Dünya'nın, bazı bölgeleri yoksul, bazı bölgeleri, varsıl...
Dünya'nın, bazı bölgelerinde, kan gövdeyi götürüyor, bazı bölgeleri, sütliman.
Coğrafi şartlar, yoksulluğun nedeni olarak gösterilebilir mi ?
Ya da, toprak azlığı, verimli toprakların yokluğu ?
Bunun doğru olmadığının örneği çoktur, Dünya'mızda.
Nüfusun büyüklüğü ve küçüklüğü, bir neden olabilir mi, yoksa, o da, bir sonuç mu ?
Bunun yanlışlığıyla ilgili örnek de, çoktur.
Nüfusu az olup, yiyecek ekmek bulamayan çok ülke olduğu gibi, kalabalık olup, varsıl olan ülke de, çoktur.
O halde, yoksul olmanın, yoksul kalmanın suçunu, kime yükleyeceğiz ?
Dünya'nın bir kısmından diğerine değer aktaran gelişmiş, varsıl ülkelere yükleyelim mi ?
O zaman, zigot oluşturan en hızlı spermi de, suçlamak gerekmez mi ?
" Vay alçak, diğerlerini geride bıraktın, haksızlık yaptın, onların ne suçu vardı, yumurtayı sen kaptın " diyelim mi ?
Hepimiz, o en hızlı spermin ürünü değil miyiz ?
Geride kalan, tembel, gücü yetmeyen, zayıf, çelimsiz, etrafı seyreden sperm mi, yumurtayı döllemeliydi ?
Bazen, düşünürüm, bütün Japonlar veya İngilizler veya Almanlar veya Fransızlar, Amerikalılar vb. ceketlerini alsa, ülkemize gelse, biz de, ceketlerimizi alsak, Japonya'ya veya diğer ülkelere gitsek, 5 - 10 sene sonra, iki ülkede neler olurdu, diye ?
Afrikalıları Japonya'ya yerleştirsek, Japonları da, Afrikaya, neler olurdu, acaba ?
Ama sadece, ceketler alınacak, insan dışında başka hiç bir şey değil.
Bu örnekte, aslında, sonuca ulaşıyoruz, kanımca.
Yoksulluğu da, varsıllığı da üreten, insan faktörüdür.
Acaba, ülkemizde Japonlar yaşasa, komşu ülkelerle ilişkileri, nasıl olurdu ?
Bırakın Japonları, ülke içinde bile, gelişmeyen bölgeler, gelişen bölgeler var.
Yol yok, iz yok, dağlık, ovalık meselesi, sadece, kuru, boş ruhların, kamuflajıdır.

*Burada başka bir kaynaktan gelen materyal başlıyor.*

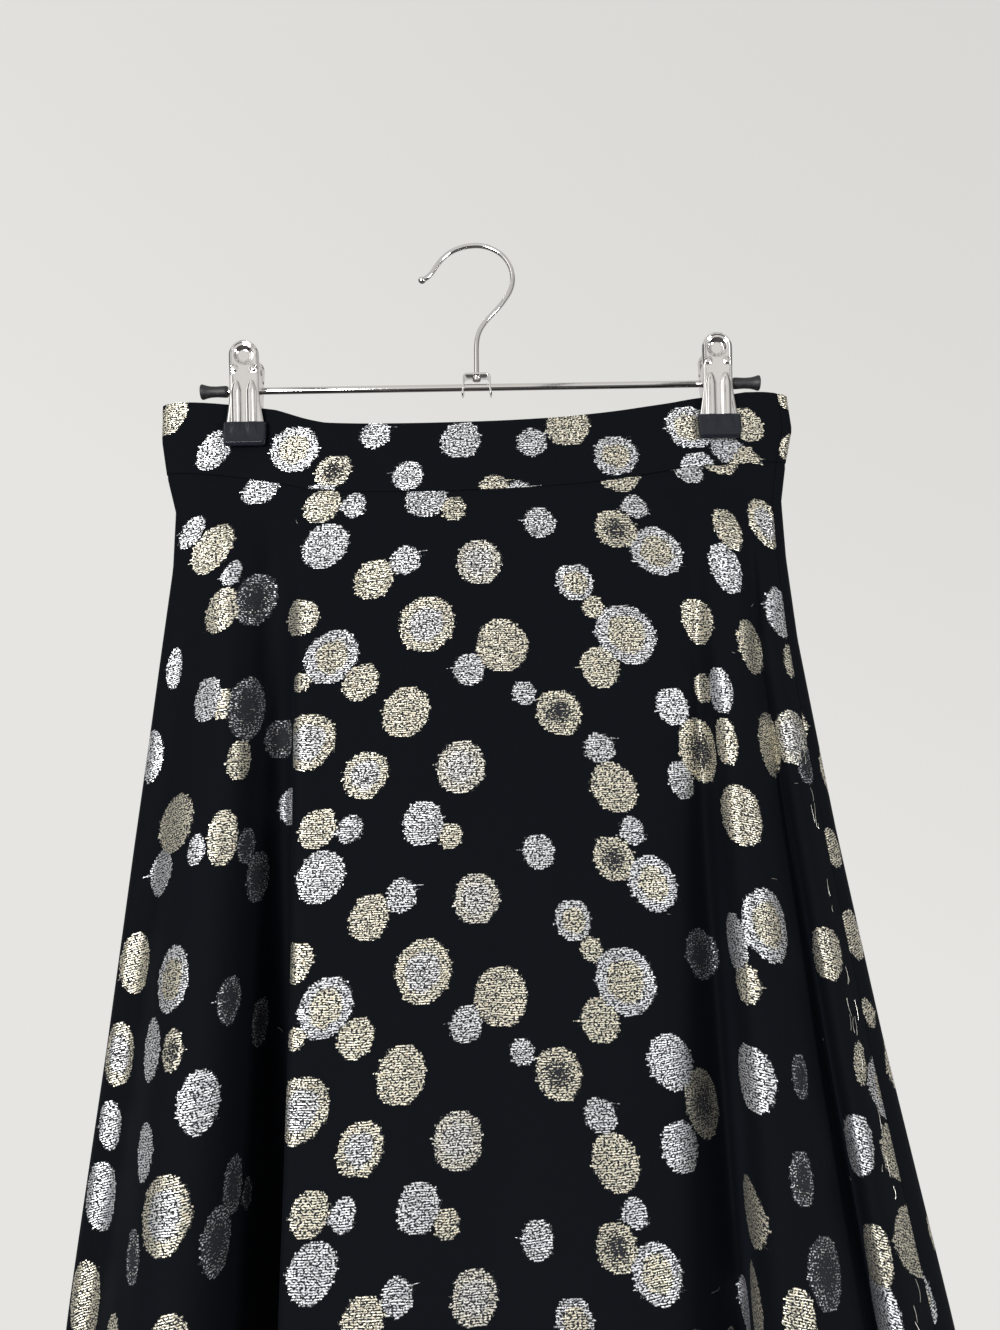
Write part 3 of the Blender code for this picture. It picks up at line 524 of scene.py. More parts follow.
@dataclass
class HangingRing:
    """The closed section of the hanging cloth at any drop below the waist seam."""

    band_top_z: float = -0.0985
    band_height: float = 0.040
    shown: float = 0.415
    band_depth: float = 0.0078
    pinched_share: float = 0.66
    pinch_reach: float = 0.030
    clips_x: tuple[float, float] = CLIPS_X
    front_lean: float = 0.1228
    back_depth: float = 0.026
    back_fills_in: float = 0.075
    flat_power: float = 8.0
    round_power: float = 2.6
    rounds_in: float = 0.16
    hem_fold_growth: float = 0.5
    rows: tuple[Row, ...] = FRONT_ROWS + BACK_ROWS

    def __post_init__(self) -> None:
        """Turns the rows into columns."""
        self.waist = np.array([row.waist for row in self.rows])
        self.low = np.array([row.low for row in self.rows])
        self.proud = np.array([row.proud for row in self.rows])
        self.sag = np.array([row.sag for row in self.rows])
        self.start = np.array([row.start for row in self.rows])
        self.face = np.array([-1.0] * len(FRONT_ROWS) + [1.0] * len(BACK_ROWS))
        self.count = len(self.rows)

    def index(self, name: str) -> int:
        """The number of a named row."""
        return next(i for i, row in enumerate(self.rows) if row.name == name)

    def control(self, drop: float) -> np.ndarray:
        """The section's control points at one drop.

        Args:
            drop: how far below the waist seam, in metres.

        Returns:
            One point for each row.
        """
        share = self.waist + (self.low - self.waist) * min(max(drop / self.shown, 0.0), 1.0)
        drops = [row.drop for row in OUTLINE]
        left = np.interp(drop, drops, [row.left for row in OUTLINE])
        right = np.interp(drop, drops, [row.right for row in OUTLINE])
        across = share * np.where(share < 0, left, right)
        power = self.flat_power + (self.round_power - self.flat_power) * ease(drop / self.rounds_in)
        depth = np.full(self.count, self.band_depth)
        if drop > 0.0:
            back = self.band_depth + self.back_depth * (1.0 - math.exp(-drop / self.back_fills_in))
            depth = np.where(self.face > 0, back, self.band_depth + self.front_lean * drop)
        fade = 1.0 - ease(drop / 0.05)
        near = np.max(
            [np.exp(-(((across - x) / self.pinch_reach) ** 2)) for x in self.clips_x], axis=0
        )
        out = depth * np.sqrt(np.maximum(0.0, 1.0 - np.abs(share) ** power))
        out *= 1.0 - self.pinched_share * near * fade
        growth = np.maximum(0.0, (drop - self.start) / (self.shown - self.start))
        if drop > self.shown:
            growth = np.full(
                self.count, 1.0 + self.hem_fold_growth * (drop - self.shown) / self.shown
            )
        out += self.proud * growth
        height = self.band_top_z - self.band_height - drop - self.sag
        return np.stack([across, self.face * out, height], axis=1)

    def section(self, drop: float, places: np.ndarray) -> tuple[np.ndarray, np.ndarray]:
        """Points of the smooth closed curve through the rows.

        Args:
            drop: how far below the waist seam, in metres.
            places: places along the ring, counted in rows.

        Returns:
            The points, and the level directions that point out of the skirt there.
        """
        ring = self.control(drop)
        start = np.floor(places).astype(int)
        t = (places - start)[:, None]
        a, b, c, d = (ring[(start + k) % self.count] for k in (-1, 0, 1, 2))
        points = a * (1 - t) ** 3 + b * (3 * t**3 - 6 * t**2 + 4)
        points += c * (-3 * t**3 + 3 * t**2 + 3 * t + 1) + d * t**3
        along = a * -((1 - t) ** 2) + b * (3 * t**2 - 4 * t)
        along += c * (-3 * t**2 + 2 * t + 1) + d * t**2
        outward = np.stack([along[:, 1], -along[:, 0], np.zeros(len(places))], axis=1)
        outward /= np.linalg.norm(outward, axis=1)[:, None]
        return points / 6.0, outward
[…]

Tembelliklerini, bozgunculuklarını, biraraya gelemezliklerini, kolaycılıklarını gizlemeye yarar.
Hırslı, gözüdönmüş bir sermaye sahibine bir ormanı gösterseniz, orayı yakmayı ve bina dikmeyi düşünür.

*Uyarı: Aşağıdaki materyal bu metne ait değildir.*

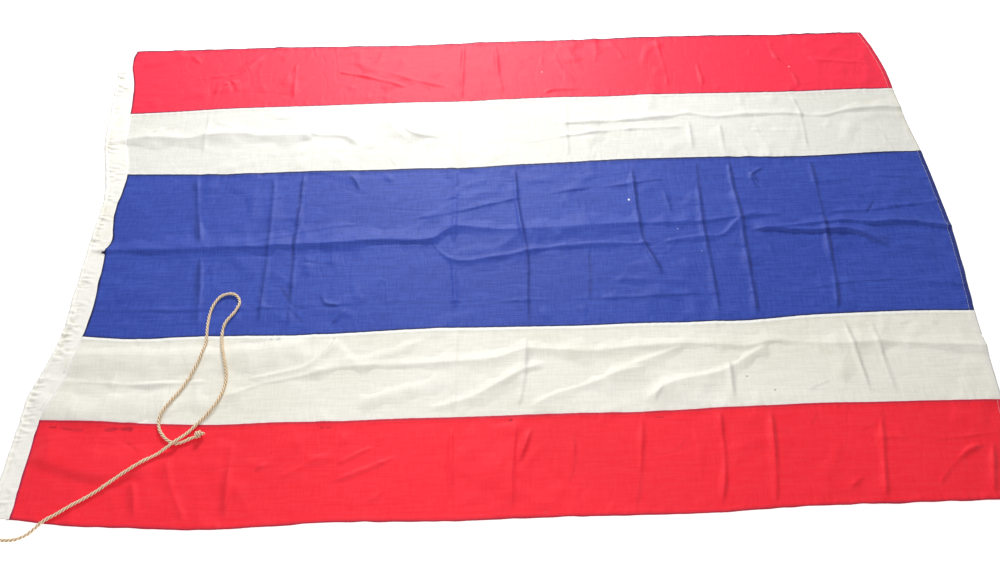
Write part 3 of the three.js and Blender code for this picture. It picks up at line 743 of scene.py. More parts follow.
def crumple_group() -> bpy.types.NodeTree:
    """Build the finest pressed-in creases, long and wandering and of uneven depth, as a height."""
    bench, given, result = shader_group("fine_crumple", {"Place": "NodeSocketVector"}, ("Height",))
    ridges = []
    for scale, stretch in ((9.0, (0.6, 1.5, 1.0)), (13.0, (1.7, 0.55, 1.0))):
        waves = bench.noise(given["Place"], scale, 1.5, stretch)
        ridges.append(bench.spread(bench.math("ABSOLUTE", bench.math("SUBTRACT", waves, 0.5)), 0.0, 0.05))
    uneven = bench.spread(bench.noise(given["Place"], 5.0, 2.0), 0.42, 0.62)
    along = bench.math("MULTIPLY", ridges[0], uneven)
    upright = bench.math("MULTIPLY", ridges[1], bench.math("SUBTRACT", 1.0, uneven))
    bench.tree.links.new(bench.math("ADD", along, upright), result["Height"])
    return bench.tree


def spot_group() -> bpy.types.NodeTree:
    """Build one round spot with a ragged edge, as a mask."""
    sockets = {"Place": "NodeSocketVector", "Centre": "NodeSocketVector", "Radius": "NodeSocketFloat"}
    bench, given, result = shader_group("spot", sockets, ("Mask",))
    flat = [bench.add("ShaderNodeVectorMath", {0: v, 1: (1.0, 1.0, 0.0)}, operation="MULTIPLY").outputs[0]
            for v in (given["Place"], given["Centre"])]
    gap = bench.add("ShaderNodeVectorMath", {0: flat[0], 1: flat[1]}, operation="DISTANCE").outputs["Value"]
    ragged = bench.math("MULTIPLY", bench.noise(given["Place"], 420.0, 2.0), 1.1)
    share = bench.math("DIVIDE", gap, given["Radius"])
    bench.tree.links.new(bench.spread(bench.math("ADD", share, ragged), 1.0, 1.6, 1.0, 0.0), result["Mask"])
    return bench.tree


def new_material(name: str) -> tuple[bpy.types.Material, NodeBench, bpy.types.Node]:
    """Make a material, and return it with a bench on its tree and its Principled BSDF."""
    material = bpy.data.materials.new(name)
    material.use_nodes = True
    return material, NodeBench(material.node_tree), material.node_tree.nodes["Principled BSDF"]


@dataclass(frozen=True)
class Spot:
    """A small mark on the cloth.

    Attributes:
        place: Its (x, y) place in metres.
        radius: Its radius in millimetres.
        colour: Its colour.
        strength: How much of it shows.
    """

    place: Point
    radius: float
    colour: Colour
    strength: float = 0.8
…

" Uyanık çiftçi ", ormanı yavaş yavaş keserek, tarlasını büyütmeyi düşünür.
" Eli işte, gözü oynaşta " olan birine, para verirseniz, parayı işe değil, oynaşa yatırır.

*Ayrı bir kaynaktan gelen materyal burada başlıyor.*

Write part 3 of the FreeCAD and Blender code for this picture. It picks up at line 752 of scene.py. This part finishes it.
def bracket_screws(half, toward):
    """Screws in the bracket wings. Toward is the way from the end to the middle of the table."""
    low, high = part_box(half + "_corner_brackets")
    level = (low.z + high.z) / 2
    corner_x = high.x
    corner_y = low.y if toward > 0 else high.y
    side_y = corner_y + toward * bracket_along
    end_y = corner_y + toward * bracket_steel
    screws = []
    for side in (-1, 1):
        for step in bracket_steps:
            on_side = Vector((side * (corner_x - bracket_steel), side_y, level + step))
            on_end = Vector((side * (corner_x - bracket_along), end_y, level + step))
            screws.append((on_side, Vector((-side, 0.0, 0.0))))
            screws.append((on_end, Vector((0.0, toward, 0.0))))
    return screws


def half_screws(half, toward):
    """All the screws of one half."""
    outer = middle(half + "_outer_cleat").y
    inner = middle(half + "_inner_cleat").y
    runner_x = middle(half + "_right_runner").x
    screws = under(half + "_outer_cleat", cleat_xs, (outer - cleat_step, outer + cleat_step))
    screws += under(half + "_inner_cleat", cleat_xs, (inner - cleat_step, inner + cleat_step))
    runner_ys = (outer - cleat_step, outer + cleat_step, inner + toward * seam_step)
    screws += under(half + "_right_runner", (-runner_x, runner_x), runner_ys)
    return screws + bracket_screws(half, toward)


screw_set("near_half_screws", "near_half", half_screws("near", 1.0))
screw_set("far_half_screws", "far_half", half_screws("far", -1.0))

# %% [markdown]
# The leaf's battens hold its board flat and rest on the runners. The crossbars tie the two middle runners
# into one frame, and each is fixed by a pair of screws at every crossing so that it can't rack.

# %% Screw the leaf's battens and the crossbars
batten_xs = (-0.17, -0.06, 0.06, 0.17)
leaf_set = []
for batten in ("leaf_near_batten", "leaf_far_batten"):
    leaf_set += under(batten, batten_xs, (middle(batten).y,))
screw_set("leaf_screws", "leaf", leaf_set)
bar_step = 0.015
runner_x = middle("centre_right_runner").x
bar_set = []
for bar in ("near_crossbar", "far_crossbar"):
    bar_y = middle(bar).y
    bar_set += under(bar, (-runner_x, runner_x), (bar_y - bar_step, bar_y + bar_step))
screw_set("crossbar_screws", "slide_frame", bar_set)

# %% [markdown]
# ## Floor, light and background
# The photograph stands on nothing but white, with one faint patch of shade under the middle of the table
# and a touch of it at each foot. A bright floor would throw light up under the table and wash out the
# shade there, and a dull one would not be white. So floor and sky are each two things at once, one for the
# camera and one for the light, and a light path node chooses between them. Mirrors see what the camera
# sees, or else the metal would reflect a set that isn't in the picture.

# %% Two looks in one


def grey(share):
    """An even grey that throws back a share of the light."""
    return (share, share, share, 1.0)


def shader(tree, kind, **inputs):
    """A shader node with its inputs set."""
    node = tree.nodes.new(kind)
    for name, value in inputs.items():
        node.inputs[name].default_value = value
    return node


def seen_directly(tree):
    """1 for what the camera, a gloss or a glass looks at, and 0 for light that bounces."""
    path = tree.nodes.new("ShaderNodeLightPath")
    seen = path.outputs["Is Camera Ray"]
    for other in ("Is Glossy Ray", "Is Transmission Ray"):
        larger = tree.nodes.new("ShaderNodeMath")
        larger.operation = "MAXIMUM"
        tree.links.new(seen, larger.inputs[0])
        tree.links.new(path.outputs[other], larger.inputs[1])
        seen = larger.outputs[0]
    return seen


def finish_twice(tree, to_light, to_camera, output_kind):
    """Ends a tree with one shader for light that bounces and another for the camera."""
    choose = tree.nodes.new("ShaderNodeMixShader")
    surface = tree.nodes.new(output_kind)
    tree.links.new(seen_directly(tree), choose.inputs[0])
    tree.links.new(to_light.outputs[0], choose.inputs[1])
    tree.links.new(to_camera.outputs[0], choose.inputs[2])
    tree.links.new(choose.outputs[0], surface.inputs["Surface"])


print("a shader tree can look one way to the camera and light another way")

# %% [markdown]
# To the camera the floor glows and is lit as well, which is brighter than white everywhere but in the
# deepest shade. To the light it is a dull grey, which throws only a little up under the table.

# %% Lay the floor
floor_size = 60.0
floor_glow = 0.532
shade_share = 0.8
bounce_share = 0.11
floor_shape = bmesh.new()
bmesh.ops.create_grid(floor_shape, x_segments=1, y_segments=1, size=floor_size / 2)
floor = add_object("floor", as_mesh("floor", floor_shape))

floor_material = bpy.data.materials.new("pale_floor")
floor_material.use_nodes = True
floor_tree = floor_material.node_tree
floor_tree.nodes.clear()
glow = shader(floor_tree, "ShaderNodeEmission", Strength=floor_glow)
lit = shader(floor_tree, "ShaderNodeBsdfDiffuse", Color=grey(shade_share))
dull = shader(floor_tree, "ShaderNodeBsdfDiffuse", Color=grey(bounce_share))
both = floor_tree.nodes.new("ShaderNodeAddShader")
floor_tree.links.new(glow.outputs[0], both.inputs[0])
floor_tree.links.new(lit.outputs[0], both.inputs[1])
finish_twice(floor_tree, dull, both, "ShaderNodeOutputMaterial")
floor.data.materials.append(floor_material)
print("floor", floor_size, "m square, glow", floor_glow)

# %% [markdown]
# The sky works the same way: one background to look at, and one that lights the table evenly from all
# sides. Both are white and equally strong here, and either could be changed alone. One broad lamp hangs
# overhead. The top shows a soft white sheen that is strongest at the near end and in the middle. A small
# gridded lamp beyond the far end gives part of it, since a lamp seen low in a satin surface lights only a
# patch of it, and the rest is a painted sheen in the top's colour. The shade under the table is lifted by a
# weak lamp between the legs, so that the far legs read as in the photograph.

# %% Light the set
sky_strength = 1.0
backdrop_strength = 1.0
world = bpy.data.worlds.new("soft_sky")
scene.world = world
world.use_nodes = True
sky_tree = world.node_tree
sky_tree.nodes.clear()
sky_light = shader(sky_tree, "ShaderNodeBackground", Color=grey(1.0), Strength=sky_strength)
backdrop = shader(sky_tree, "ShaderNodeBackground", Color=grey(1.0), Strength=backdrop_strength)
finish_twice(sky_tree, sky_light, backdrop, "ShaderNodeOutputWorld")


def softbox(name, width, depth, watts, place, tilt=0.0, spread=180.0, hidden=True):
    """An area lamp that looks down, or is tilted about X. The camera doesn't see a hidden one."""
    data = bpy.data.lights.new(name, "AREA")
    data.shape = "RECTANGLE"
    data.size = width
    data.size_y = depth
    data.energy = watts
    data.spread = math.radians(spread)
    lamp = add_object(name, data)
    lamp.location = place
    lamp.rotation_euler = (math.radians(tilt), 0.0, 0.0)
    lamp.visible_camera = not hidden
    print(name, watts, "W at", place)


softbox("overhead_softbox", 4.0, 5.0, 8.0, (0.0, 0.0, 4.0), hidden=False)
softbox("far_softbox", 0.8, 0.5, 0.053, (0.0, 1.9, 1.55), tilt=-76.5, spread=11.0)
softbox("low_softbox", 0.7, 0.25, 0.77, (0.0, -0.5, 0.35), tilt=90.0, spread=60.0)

" Evlat var, neylesin malı, evlat var neylesin malı " sözü, atalarımızın, olayı çözdüğünün kanıtıdır.
Yani, der ki, kişi, kendi fakirleşir, zihni fakir olanın eline, malk mülk versen de, yer bitirir, yine, züğürt kalır, der.
Alkolik bir vatandaşa para verirseniz, parayı sermaye yapmayı düşünmez, hemen, alkol satan bir dükkan arar.
Bilinçli bir sermayedara para verirseniz, parayı sermayeleştirir ve büyütmeye, çoğaltmaya çalışır.
Zenginlik, dışarıdan verilen veya dışarıdan alınan bir değer değildir.
Zenginlik, zihindedir, ruhtadır, bilinçtedir, mentalitededir, hayat anlayışındadır.
Dış Dünya, sizdeki bu zenginliğin yansımasıdır sadece.
Fakir, gelişmemiş bir yer gördüğünüzde, biliniz ki, oradaki insanların ruhları da, fakir ve katılaşmıştır.
Çünkü, zengin ruhlu bir insan orada barınmayacak, kısa zamanda ayrılacaktır.